The medical notes from the hospital show that Mary was struggling to breathe,
although sadly in vain, when she and Jodie were brought from the operating theatre
into the recovery ward. Mr B (who would lead the operating team) was clear in
his oral evidence to this court that Mary was not still-born, but that she could not
be resuscitated and was not viable. Since her umbilical cord was cut she has been
dependent for life on her sister. The fact that she is alive as a distinct personality, but is
not viable as a separate human being, is the awful paradox at the centre of this case.

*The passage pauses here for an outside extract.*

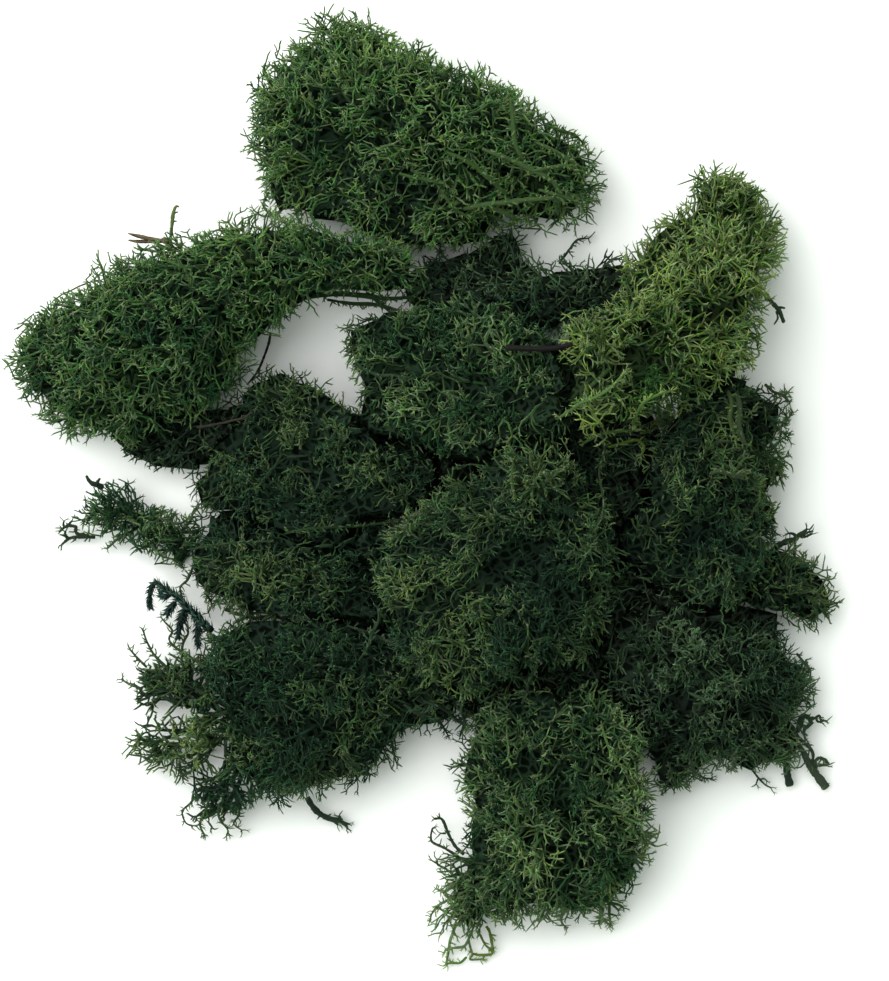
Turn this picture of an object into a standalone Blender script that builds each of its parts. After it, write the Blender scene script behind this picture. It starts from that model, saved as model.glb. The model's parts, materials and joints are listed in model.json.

Criminal law Study pack page 85

The definition in the 1953 Act applies only for the purposes of that statute, but it
appears to correspond closely (except in the precision of the minimum 24-week term,
which is not relevant here) to the position at common law: see generally the full
historical review by my Lord, Brooke J (as he then was) in Rance v Mid-Downs Health
Authority [1991] 1 All ER 801 at 814–819, [1991] 1 QB 587 at 617–623. Mr David Harris QC
(appearing with Mr Andrew Hockton, instructed by the Official Solicitor, for Mary) drew
the court’s attention to some passages in the speeches in Airedale NHS Trust v Bland
[1993] 1 All ER 821, [1993] AC 789 (most notably in the speech of Lord Browne-Wilkinson
([1993] 1 All ER 821 at 878–879, [1993] AC 789 at 878-879) pointing out that as medical
science has developed new techniques and equipment for the prolongation of human
life, the law has had to redefine death (in terms of brain-stem death rather than
cessation of unaided cardiovascular functioning). Mr Harris submitted that just as the
law has had to redefine death, so it may have to redefine the concept of being born
alive. There are a number of difficulties in the way of that argument but they need not
be considered further since Mr Whitfield (and all other counsel who might have been
concerned to argue the contrary) have rightly conceded that Mary is a human being
and was born alive.

It hardly needs to be said that there is no longer any place in legal textbooks, any
more than there is in medical textbooks, for expressions (such as ‘monster’) which are
redolent of superstitious horror. Such disparagingly emotive language should never be
used to describe a human being, however disabled and dysmorphic.